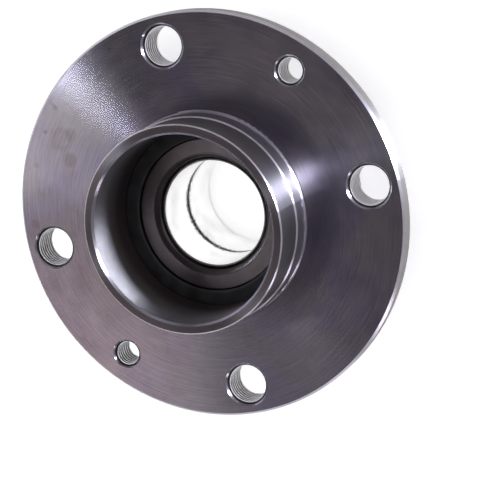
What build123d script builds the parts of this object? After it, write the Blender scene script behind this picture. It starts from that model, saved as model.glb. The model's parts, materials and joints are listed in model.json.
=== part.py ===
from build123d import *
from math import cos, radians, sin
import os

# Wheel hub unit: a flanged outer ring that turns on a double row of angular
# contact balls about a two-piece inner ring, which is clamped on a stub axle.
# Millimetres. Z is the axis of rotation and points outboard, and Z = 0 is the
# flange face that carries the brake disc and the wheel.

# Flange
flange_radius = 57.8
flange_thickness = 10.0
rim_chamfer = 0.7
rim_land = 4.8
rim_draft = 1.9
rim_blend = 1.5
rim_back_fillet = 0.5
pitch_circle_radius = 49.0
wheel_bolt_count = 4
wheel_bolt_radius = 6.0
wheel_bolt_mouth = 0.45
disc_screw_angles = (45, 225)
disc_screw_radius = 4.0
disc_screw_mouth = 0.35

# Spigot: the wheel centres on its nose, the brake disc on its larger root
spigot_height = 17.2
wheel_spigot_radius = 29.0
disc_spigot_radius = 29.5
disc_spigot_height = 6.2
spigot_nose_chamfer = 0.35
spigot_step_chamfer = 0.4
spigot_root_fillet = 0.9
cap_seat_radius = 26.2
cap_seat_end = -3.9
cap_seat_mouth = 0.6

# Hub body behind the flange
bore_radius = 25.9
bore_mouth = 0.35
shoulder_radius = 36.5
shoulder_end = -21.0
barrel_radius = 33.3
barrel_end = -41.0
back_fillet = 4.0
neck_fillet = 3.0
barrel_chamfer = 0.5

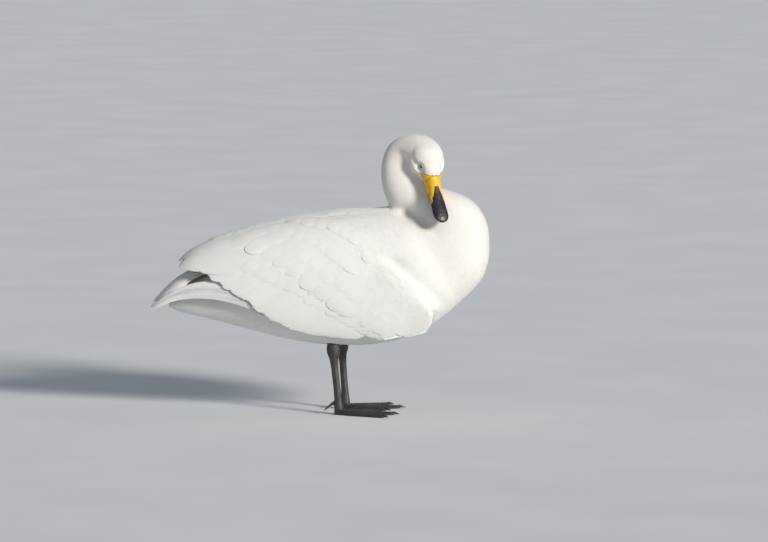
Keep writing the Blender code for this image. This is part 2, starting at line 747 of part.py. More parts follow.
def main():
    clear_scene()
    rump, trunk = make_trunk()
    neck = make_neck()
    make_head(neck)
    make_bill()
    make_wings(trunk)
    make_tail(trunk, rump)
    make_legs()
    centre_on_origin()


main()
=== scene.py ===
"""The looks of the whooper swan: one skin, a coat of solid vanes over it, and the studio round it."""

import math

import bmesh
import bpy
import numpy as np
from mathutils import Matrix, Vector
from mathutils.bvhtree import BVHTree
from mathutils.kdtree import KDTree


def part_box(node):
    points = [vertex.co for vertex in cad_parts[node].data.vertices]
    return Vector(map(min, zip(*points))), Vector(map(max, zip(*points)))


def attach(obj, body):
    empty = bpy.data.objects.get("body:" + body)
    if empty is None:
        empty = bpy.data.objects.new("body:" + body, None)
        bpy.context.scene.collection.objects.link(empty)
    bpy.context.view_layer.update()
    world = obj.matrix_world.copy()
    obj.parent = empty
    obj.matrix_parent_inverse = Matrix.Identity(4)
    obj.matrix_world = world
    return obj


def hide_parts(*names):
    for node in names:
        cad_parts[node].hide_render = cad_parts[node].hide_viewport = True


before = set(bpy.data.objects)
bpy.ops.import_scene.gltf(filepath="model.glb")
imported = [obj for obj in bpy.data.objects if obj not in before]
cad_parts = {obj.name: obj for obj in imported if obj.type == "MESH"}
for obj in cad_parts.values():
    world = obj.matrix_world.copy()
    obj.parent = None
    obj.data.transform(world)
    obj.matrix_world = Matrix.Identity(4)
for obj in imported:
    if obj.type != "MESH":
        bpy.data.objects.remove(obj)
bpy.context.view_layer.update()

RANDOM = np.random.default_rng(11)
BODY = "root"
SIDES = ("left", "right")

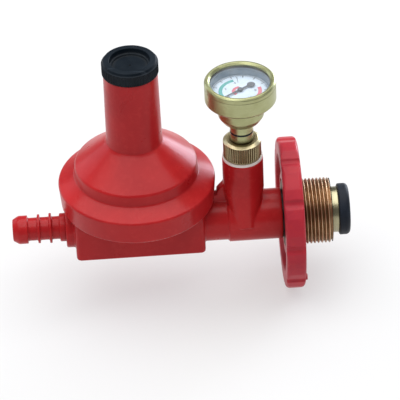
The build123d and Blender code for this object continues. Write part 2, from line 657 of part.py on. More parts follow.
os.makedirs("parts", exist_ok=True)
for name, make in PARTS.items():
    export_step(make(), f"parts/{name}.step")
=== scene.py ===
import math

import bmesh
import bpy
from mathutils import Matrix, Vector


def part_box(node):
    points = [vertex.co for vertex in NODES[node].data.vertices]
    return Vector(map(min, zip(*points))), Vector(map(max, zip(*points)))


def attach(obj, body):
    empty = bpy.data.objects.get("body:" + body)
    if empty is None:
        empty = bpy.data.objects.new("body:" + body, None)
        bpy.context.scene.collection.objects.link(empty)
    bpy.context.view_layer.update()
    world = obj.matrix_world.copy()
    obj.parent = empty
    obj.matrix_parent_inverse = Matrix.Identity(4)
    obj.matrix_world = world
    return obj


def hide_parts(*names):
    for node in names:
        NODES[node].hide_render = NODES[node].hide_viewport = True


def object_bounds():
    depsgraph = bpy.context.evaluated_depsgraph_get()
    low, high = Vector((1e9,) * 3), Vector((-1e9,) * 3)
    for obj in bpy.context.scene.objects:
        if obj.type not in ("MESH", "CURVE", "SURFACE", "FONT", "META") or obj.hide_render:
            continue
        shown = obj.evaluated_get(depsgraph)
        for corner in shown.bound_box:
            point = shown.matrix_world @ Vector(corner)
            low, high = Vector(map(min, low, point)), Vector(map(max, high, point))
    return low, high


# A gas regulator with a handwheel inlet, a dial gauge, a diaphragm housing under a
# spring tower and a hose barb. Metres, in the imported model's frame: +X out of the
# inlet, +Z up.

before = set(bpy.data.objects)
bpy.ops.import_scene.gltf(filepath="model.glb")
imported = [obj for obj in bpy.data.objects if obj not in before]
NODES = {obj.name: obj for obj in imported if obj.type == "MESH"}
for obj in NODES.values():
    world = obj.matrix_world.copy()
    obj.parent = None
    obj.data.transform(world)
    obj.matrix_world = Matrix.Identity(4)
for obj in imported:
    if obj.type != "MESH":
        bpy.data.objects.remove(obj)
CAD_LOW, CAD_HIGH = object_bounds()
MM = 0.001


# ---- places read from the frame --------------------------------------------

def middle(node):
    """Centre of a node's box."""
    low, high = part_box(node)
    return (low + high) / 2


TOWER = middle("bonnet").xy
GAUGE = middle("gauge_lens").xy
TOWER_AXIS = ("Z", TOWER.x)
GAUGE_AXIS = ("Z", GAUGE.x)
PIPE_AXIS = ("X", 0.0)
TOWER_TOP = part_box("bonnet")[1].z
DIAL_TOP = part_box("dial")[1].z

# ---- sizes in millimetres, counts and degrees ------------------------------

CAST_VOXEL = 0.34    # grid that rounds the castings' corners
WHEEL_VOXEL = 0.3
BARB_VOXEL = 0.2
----
### [Direction]
Solely the line containing "neck = make_neck()", the line containing "points = [vertex.co for vertex in NODES[node].data.vertices]", and the lines between them are to be given again, exactly as written.

### [Answer to the task]
    neck = make_neck()
    make_head(neck)
    make_bill()
    make_wings(trunk)
    make_tail(trunk, rump)
    make_legs()
    centre_on_origin()


main()
=== scene.py ===
"""The looks of the whooper swan: one skin, a coat of solid vanes over it, and the studio round it."""

import math

import bmesh
import bpy
import numpy as np
from mathutils import Matrix, Vector
from mathutils.bvhtree import BVHTree
from mathutils.kdtree import KDTree


def part_box(node):
    points = [vertex.co for vertex in cad_parts[node].data.vertices]
    return Vector(map(min, zip(*points))), Vector(map(max, zip(*points)))


def attach(obj, body):
    empty = bpy.data.objects.get("body:" + body)
    if empty is None:
        empty = bpy.data.objects.new("body:" + body, None)
        bpy.context.scene.collection.objects.link(empty)
    bpy.context.view_layer.update()
    world = obj.matrix_world.copy()
    obj.parent = empty
    obj.matrix_parent_inverse = Matrix.Identity(4)
    obj.matrix_world = world
    return obj


def hide_parts(*names):
    for node in names:
        cad_parts[node].hide_render = cad_parts[node].hide_viewport = True


before = set(bpy.data.objects)
bpy.ops.import_scene.gltf(filepath="model.glb")
imported = [obj for obj in bpy.data.objects if obj not in before]
cad_parts = {obj.name: obj for obj in imported if obj.type == "MESH"}
for obj in cad_parts.values():
    world = obj.matrix_world.copy()
    obj.parent = None
    obj.data.transform(world)
    obj.matrix_world = Matrix.Identity(4)
for obj in imported:
    if obj.type != "MESH":
        bpy.data.objects.remove(obj)
bpy.context.view_layer.update()

RANDOM = np.random.default_rng(11)
BODY = "root"
SIDES = ("left", "right")

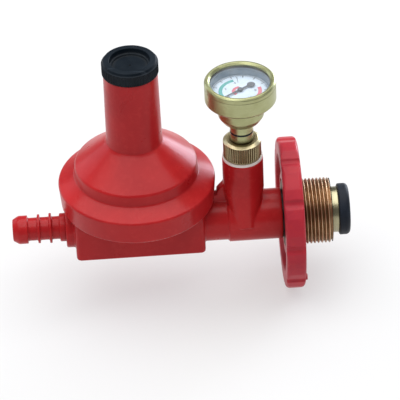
The build123d and Blender code for this object continues. Write part 2, from line 657 of part.py on. More parts follow.
os.makedirs("parts", exist_ok=True)
for name, make in PARTS.items():
    export_step(make(), f"parts/{name}.step")
=== scene.py ===
import math

import bmesh
import bpy
from mathutils import Matrix, Vector


def part_box(node):
    points = [vertex.co for vertex in NODES[node].data.vertices]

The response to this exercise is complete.